Надя Валецкая: Мы все осознавали себя как феминистки, и нам важно было подчеркнуть именно эту идентичность. Нам нужно было срочно подготовиться к какому-то событию, у нас был брейншторм, было много вариантов, и оказалось, что женское имя идеально отражает то, что мы хотели сказать.
Маша Александрова: Были варианты «Тополь», «Предплечье», «Бровь» — в общем, что-то связанное с телесностью и с растениями. Мы примеряли каждое имя: «"Предплечье" проводит встречу там-то там-то...» — и смеялись. А когда появилось слово «Наденька», оказалось, что оно звучит очень органично.

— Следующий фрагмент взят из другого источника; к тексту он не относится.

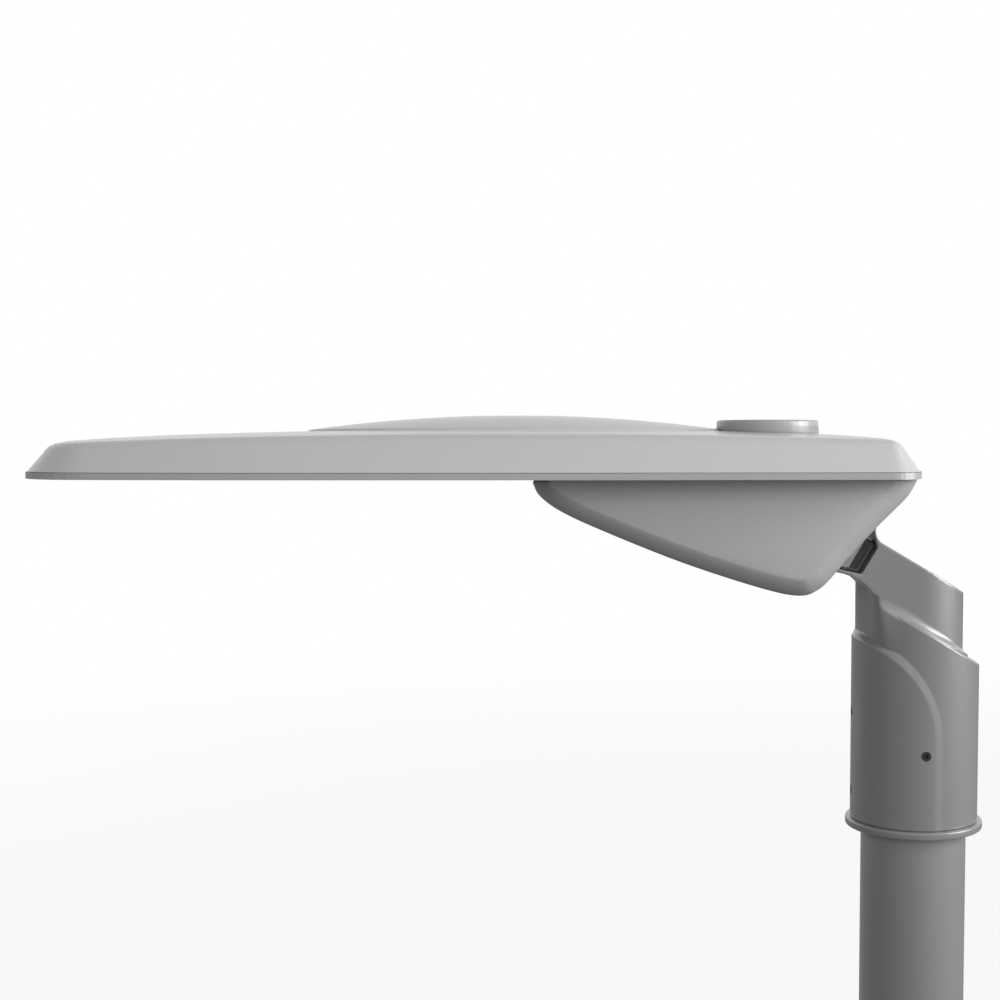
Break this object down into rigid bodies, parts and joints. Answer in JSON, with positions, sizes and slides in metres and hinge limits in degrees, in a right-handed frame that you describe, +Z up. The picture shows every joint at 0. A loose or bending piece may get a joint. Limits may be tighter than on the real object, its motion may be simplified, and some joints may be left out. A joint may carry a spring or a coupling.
{
  "type": "street light",
  "caption": "Slim lamp head on a tilting knuckle and sleeve adaptor over a round pole top, with gear cover and twist-lock control cap.",
  "frame": {"origin": "centre of the pole's lower end", "axes": "+Z up the pole, -X from the pole towards the nose of the lamp head, Y across the head"},
  "size_m": [0.6765, 0.25, 0.4997],
  "materials": {
    "pole_paint": "satin grey powder coat on steel tube",
    "casting_paint": "fine-grained grey powder coat on cast aluminium",
    "canopy_paint": "smooth light grey powder coat on cast aluminium",
    "cap_plastic": "weatherproof grey plastic",
    "stainless": "plain stainless steel",
    "seal": "black silicone",
    "clear_glass": "flat toughened glass",
    "clear_lens": "clear moulded lens plastic",
    "board": "white solder mask",
    "phosphor": "yellow phosphor",
    "bare_aluminium": "bare sheet",
    "black_plastic": "moulded",
    "white_plastic": "moulded",
    "blue_plastic": "moulded"
  },
  "bodies": {
    "pole": {"pole": "pole_paint"},
    "adaptor": {"adaptor": "casting_paint", "collar_ring": "casting_paint", "set_screws": "stainless", "tilt_bolts": "stainless", "tilt_nuts": "stainless", "tilt_washers": "stainless"},
    "head": {"tilt_bracket": "casting_paint", "bracket_screws": "stainless", "base_frame": "casting_paint", "canopy": "canopy_paint", "canopy_gasket": "seal", "canopy_screws": "stainless", "glass": "clear_glass", "glass_gasket": "seal", "glass_clips": "stainless", "glass_screws": "stainless", "lens_plate": "clear_lens", "led_board": "board", "leds": "phosphor", "heat_spreader": "bare_aluminium", "spreader_screws": "stainless", "socket_base": "black_plastic", "socket_gasket": "seal", "gear_tray": "bare_aluminium", "tray_screws": "stainless", "driver": "white_plastic", "terminal_block": "white_plastic", "surge_protector": "blue_plastic", "cable_clamp": "black_plastic", "cover_gasket": "seal", "hinge_pins": "stainless"},
    "gear_cover": {"gear_cover": "casting_paint", "cover_screws": "stainless"},
    "control_cap": {"control_cap": "cap_plastic"}
  },
  "joints": [
    {"name": "swivel", "type": "hinge", "parent": "pole", "child": "adaptor", "pos_m": [0, 0, 0.2055], "axis": [0, 0, 1], "range_deg": [-180, 180]},
    {"name": "tilt", "type": "hinge", "parent": "adaptor", "child": "head", "pos_m": [-0.057, 0, 0.407], "axis": [0, 1, 0], "range_deg": [-10, 10]},
    {"name": "cover_hinge", "type": "hinge", "parent": "head", "child": "gear_cover", "pos_m": [-0.2723, 0, 0.4528], "axis": [0, 1, 0], "range_deg": [0, 75]},
    {"name": "cap_twist", "type": "hinge", "parent": "head", "child": "control_cap", "pos_m": [-0.109, 0, 0.49], "axis": [0, 0, 1], "range_deg": [0, 30]}
  ]
}
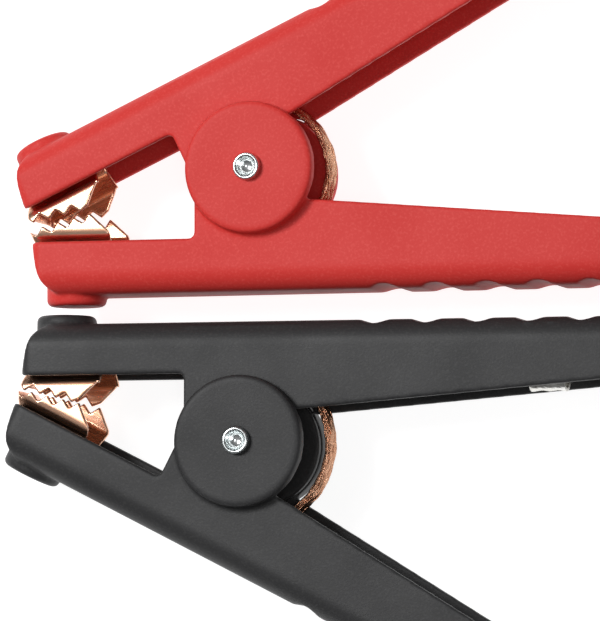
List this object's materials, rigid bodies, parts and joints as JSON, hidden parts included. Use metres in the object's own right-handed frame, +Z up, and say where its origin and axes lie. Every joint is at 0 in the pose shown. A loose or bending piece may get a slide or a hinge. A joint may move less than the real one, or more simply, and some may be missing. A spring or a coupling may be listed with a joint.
{
  "type": "pair of insulated battery booster clamps",
  "caption": "Pair of spring-loaded insulated battery clamps, red and black, with toothed copper jaws, braided copper straps and hinged channel handles.",
  "frame": {"origin": "under the middle of the pair, on the surface that the pivot discs lie on", "axes": "+Z up along both pivots, +X from the jaws to the handles' ends, +Y from the black clamp to the red one"},
  "size_m": [0.2032, 0.2486, 0.0391],
  "materials": {
    "red_plastic": "finely textured moulding",
    "black_plastic": "finely textured moulding",
    "copper_sheet": "bright rolled copper sheet",
    "copper_braid": "braid of fine copper wires",
    "bright_steel": "bright zinc plate",
    "spring_steel": "oiled spring wire"
  },
  "bodies": {
    "red_lower": {"red_lower_handle": "red_plastic", "red_pivot_rivet": "bright_steel", "red_pivot_bush": "spring_steel", "red_torsion_spring": "spring_steel", "red_lower_jaw": "copper_sheet", "red_lower_jaw_rivet": "bright_steel", "red_braid_strap": "copper_braid"},
    "red_upper": {"red_upper_handle": "red_plastic", "red_upper_jaw": "copper_sheet", "red_upper_jaw_rivet": "bright_steel", "red_cable_crimp": "bright_steel"},
    "black_lower": {"black_lower_handle": "black_plastic", "black_pivot_rivet": "bright_steel", "black_pivot_bush": "spring_steel", "black_torsion_spring": "spring_steel", "black_lower_jaw": "copper_sheet", "black_lower_jaw_rivet": "bright_steel", "black_braid_strap": "copper_braid"},
    "black_upper": {"black_upper_handle": "black_plastic", "black_upper_jaw": "copper_sheet", "black_upper_jaw_rivet": "bright_steel", "black_cable_crimp": "bright_steel"}
  },
  "joints": [
    {"name": "red_squeeze", "type": "hinge", "parent": "red_lower", "child": "red_upper", "pos_m": [-0.02338, 0.04106, 0.0185], "axis": [0, 0, -1], "range_deg": [0, 36], "stiffness_Nm_per_rad": 3, "springref_deg": -45.84, "deforming": ["red_torsion_spring", "red_braid_strap"]},
    {"name": "black_apart", "type": "slide", "parent": "red_lower", "child": "black_upper", "axis": [0, -1, 0], "range_m": [0, 0.1]},
    {"name": "black_squeeze", "type": "hinge", "parent": "black_upper", "child": "black_lower", "pos_m": [-0.02658, -0.03794, 0.0185], "axis": [0, 0, 1], "range_deg": [0, 36], "stiffness_Nm_per_rad": 3, "springref_deg": -45.84, "deforming": ["black_torsion_spring", "black_braid_strap"]}
  ]
}
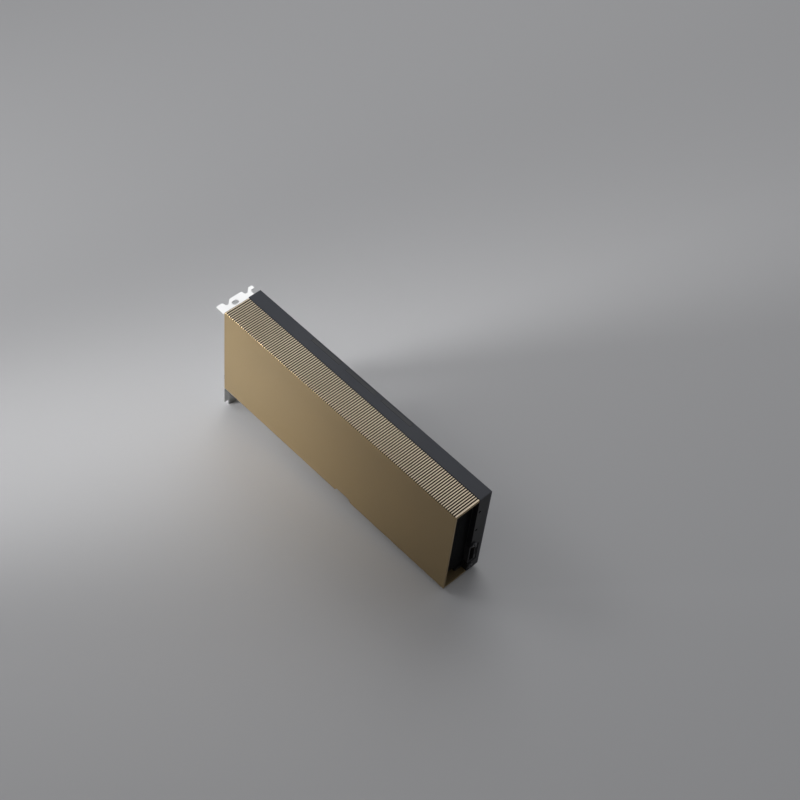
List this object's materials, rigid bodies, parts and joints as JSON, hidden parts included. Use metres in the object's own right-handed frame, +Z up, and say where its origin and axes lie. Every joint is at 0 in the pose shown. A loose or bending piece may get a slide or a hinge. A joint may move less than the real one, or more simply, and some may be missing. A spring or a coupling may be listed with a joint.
{
  "type": "passive accelerator card",
  "caption": "Long, slim dual-slot server card: a gold ribbed air-duct shroud over cooling fins, a dark back cover, a contact edge below and a vented steel bracket at one end.",
  "frame": {"origin": "middle of the key notch on the board's lower edge, halfway through the board", "axes": "+X from the bracket to the tail, +Y from the gold front to the back cover, +Z up, away from the slot"},
  "size_m": [0.2807, 0.0391, 0.1241],
  "materials": {
    "gold_anodised": "champagne gold anodised, satin",
    "dark_coating": "dark blue-grey powder coat, matt",
    "bracket_steel": "bright brushed steel",
    "screw_steel": "zinc plated steel",
    "board_laminate": "green solder mask over glass laminate",
    "contact_gold": "hard gold plating",
    "fin_aluminium": "plain aluminium",
    "chamber_copper": "plain copper",
    "moulded_black": "black glass-filled plastic",
    "chip_black": "moulded chip body",
    "carrier_green": "chip carrier laminate",
    "silicon": "polished silicon",
    "pad_grey": "soft thermal pad"
  },
  "bodies": {
    "root": {"front_shroud": "gold_anodised", "backplate": "dark_coating", "tail_plate": "dark_coating", "top_rail": "dark_coating", "bottom_rail": "dark_coating", "io_bracket": "bracket_steel", "bridge_cover_1": "moulded_black", "bridge_cover_2": "moulded_black", "bridge_cover_3": "moulded_black", "circuit_board": "board_laminate", "card_edge_contacts": "contact_gold", "bridge_contacts": "contact_gold", "heatsink_base": "fin_aluminium", "fin_stack": "fin_aluminium", "vapour_chamber": "chamber_copper", "gpu_package": "carrier_green", "package_stiffener": "screw_steel", "gpu_die": "silicon", "memory_stack_1": "silicon", "memory_stack_2": "silicon", "memory_stack_3": "silicon", "memory_stack_4": "silicon", "memory_stack_5": "silicon", "memory_stack_6": "silicon", "inductors": "chip_black", "power_stages": "chip_black", "capacitors": "chip_black", "thermal_pads": "pad_grey", "spring_plate": "screw_steel", "power_connector": "moulded_black", "power_pins": "contact_gold", "tail_screws": "screw_steel", "bracket_screws": "screw_steel", "backplate_screws": "screw_steel", "retention_screws": "screw_steel", "shroud_screws": "screw_steel"}
  },
  "joints": []
}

«У нас была утопическая идея, что однажды мы сможем не ходить на работы и только шить платья»
Маша Рыбка: Сперва появился дневник — это паблик в контакте, который мы вели вместе. Тогда еще нельзя было видеть, кто из администраторов публикует новости, и получился коллективный блог: «Наденьке приснился сон», «Наденька почувствовала то-то» — такие поэтические штуки, связанные с нашими ощущениями и переживаниями. Мы не знали, кто из нас что пишет, можно было забыть, ты ли это писала или нет. Он до сих пор существует, но теперь видно, кто автор публикации, и это уже не так интересно.
Надя Валецкая: Но основной идеей была работа с текстилем. На создание арт-группы именно в такой форме нас вдохновили другие художницы, которые, собственно, работали с текстилем: «Фабрика найденных одежд» и «Швемы». Нас вдохновила идея швейного кооператива и неотчужденного труда.
Маша Александрова: Все участницы «Наденьки» в тот или иной момент учились в петербургской Школе вовлеченного искусства. Надя училась в одном наборе со «Швемами», мы познакомились лично, услышали их идеи и очень вдохновились. Мы на тот момент уже были группой, и уже сделали один проект на ночь Маяковского — «Супрематические скатерти».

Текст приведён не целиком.